The distinction is crucial because a material breach allows contract termination, while a minor breach requires performance to continue (with potential damage claims).
Legal Remedies and Damages
When a breach occurs, the non-breaching party has several remedial options available through the legal system. These remedies aim to place the injured party in the position they would have occupied had the breach not occurred.
Compensatory Damages: This is the most common remedy. It compensates the non-breaching party for actual losses caused by the breach. These damages include:
- Expectation damages: The difference between what was promised and what was actually received
- Reliance damages: Losses from actions taken in reliance on the contract
- Restitution damages: Return of benefits conferred on the breaching party
Consequential Damages: These are indirect losses resulting from the breach, such as lost profits or business interruption. They’re only recoverable if they were foreseeable at the time of contract formation.
Liquidated Damages: When parties anticipate potential breaches, they may include a clause specifying the exact amount of damages owed if a breach occurs. Courts will enforce these clauses if they represent a reasonable estimate of anticipated harm, not a penalty.
Specific Performance: Rather than monetary compensation, a court may order the breaching party to perform their contractual obligations.
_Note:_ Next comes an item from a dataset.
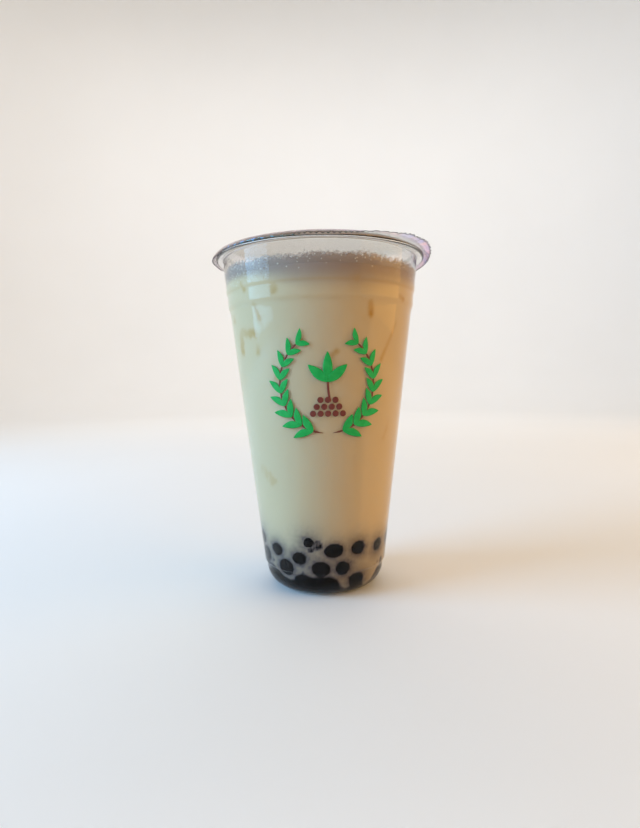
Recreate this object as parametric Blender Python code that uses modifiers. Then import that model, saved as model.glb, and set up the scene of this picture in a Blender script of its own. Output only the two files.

This remedy is available when damages are inadequate—for example, in contracts involving unique items like real estate or artwork.
Rescission and Restitution: The non-breaching party can cancel the contract and recover benefits already provided, returning both parties to their pre-contract positions.
Injunctive Relief: A court may issue an injunction preventing the breaching party from taking certain actions or compelling them to refrain from breaching further.
Defenses Against Breach Claims
A party accused of breach has several potential defenses available. Understanding these defenses is important when evaluating breach claims, whether in corporate law contexts or other agreements.
Impossibility of Performance: If performance becomes impossible due to unforeseen circumstances beyond the party’s control—such as death, destruction of essential subject matter, or supervening illegality—the party may be excused from performance. However, mere difficulty or increased expense doesn’t constitute impossibility.
Frustration of Purpose: When unforeseen events make the contract’s purpose impossible to achieve, even though literal performance remains possible, a party may claim frustration of purpose. For example, if someone rents a venue for a public event that is subsequently banned by government order, the purpose is frustrated.
Duress or Undue Influence: If a party was forced into the contract through threats or manipulation, they may claim the contract was invalid from the start, negating breach liability.
Lack of Capacity: If one party lacked legal capacity to contract (due to age, mental incapacity, or intoxication), the contract may be voidable.
Illegality: If the contract’s purpose or performance becomes illegal, the parties are excused from performance.
Waiver or Estoppel: If the non-breaching party explicitly waives their right to performance or acts in a way that indicates acceptance of non-performance, they may be estopped from claiming breach.
Preventing Contract Breaches
While breach remedies exist, prevention is far preferable to litigation. Several strategies minimize breach risk and clarify expectations.
Clear Written Agreements: Detailed, unambiguous contracts reduce disputes. Specify exactly what each party must do, when they must do it, and what happens if they don’t. Include definitions of key terms and conditions.
Include Specific Terms: Address timelines, quality standards, payment terms, dispute resolution procedures, and consequences for breach. The more detailed the contract, the fewer disputes typically arise.
Performance Milestones: For long-term contracts, establish checkpoints where parties verify performance meets expectations. This allows early identification of problems.
Communication and Documentation: Maintain clear communication throughout the contract period. Document all agreements, modifications, and communications. This creates evidence if disputes arise.
Dispute Resolution Clauses: Include mediation or arbitration clauses requiring parties to attempt resolution before litigation. These are often faster and cheaper than court proceedings.
Insurance and Bonds: For significant contracts, require performance bonds or insurance, protecting against financial loss if breach occurs.
Regular Reviews: Periodically review contract performance to ensure both parties understand expectations and are meeting obligations. Address concerns promptly.
When exploring how legal professionals approach client relationships, many emphasize the importance of clear contractual foundations in all business dealings.
FAQ
What is the difference between a breach of contract and a tort?
A breach of contract involves violation of a specific agreement between parties, while a tort is a civil wrong that violates a legal duty owed to another person. Breach requires a contract; tort does not. Different remedies apply to each.
Can verbal contracts be breached?
Yes. While written contracts are preferable because they provide clear evidence of terms, verbal contracts are binding and enforceable. However, proving the contract’s exact terms can be difficult, making breach claims harder to establish.
How long do I have to sue for breach of contract?
The time limit depends on your jurisdiction and contract type. Most states allow 4-6 years for breach of written contracts and 3-4 years for oral contracts. This period is called the statute of limitations. Consult your state’s specific laws.
Can both parties breach a contract simultaneously?
Yes. If both parties fail to perform their obligations, both have breached. However, the timing and significance of breaches matter. Courts may determine which party’s breach was material and which was minor, affecting available remedies.
What if the contract has no specific damages clause?
Courts will award compensatory damages based on actual losses suffered. The non-breaching party must prove the damages with reasonable certainty, though exact amounts need not be proven mathematically.
Can I cancel a contract if the other party breaches?
Only if the breach is material. Minor breaches don’t justify contract termination. With material breaches, you can typically rescind the contract and pursue damages.
How do I prove a breach of contract?
Demonstrate that a valid contract existed, the other party failed to perform, they had no legal excuse, and you suffered damages. Documentation, witness testimony, and expert testimony may support your claim.
Are there alternatives to suing for breach?
Yes. Many contracts include arbitration or mediation clauses. Negotiation and settlement discussions are often faster and less expensive than litigation. Some jurisdictions require mediation before trial.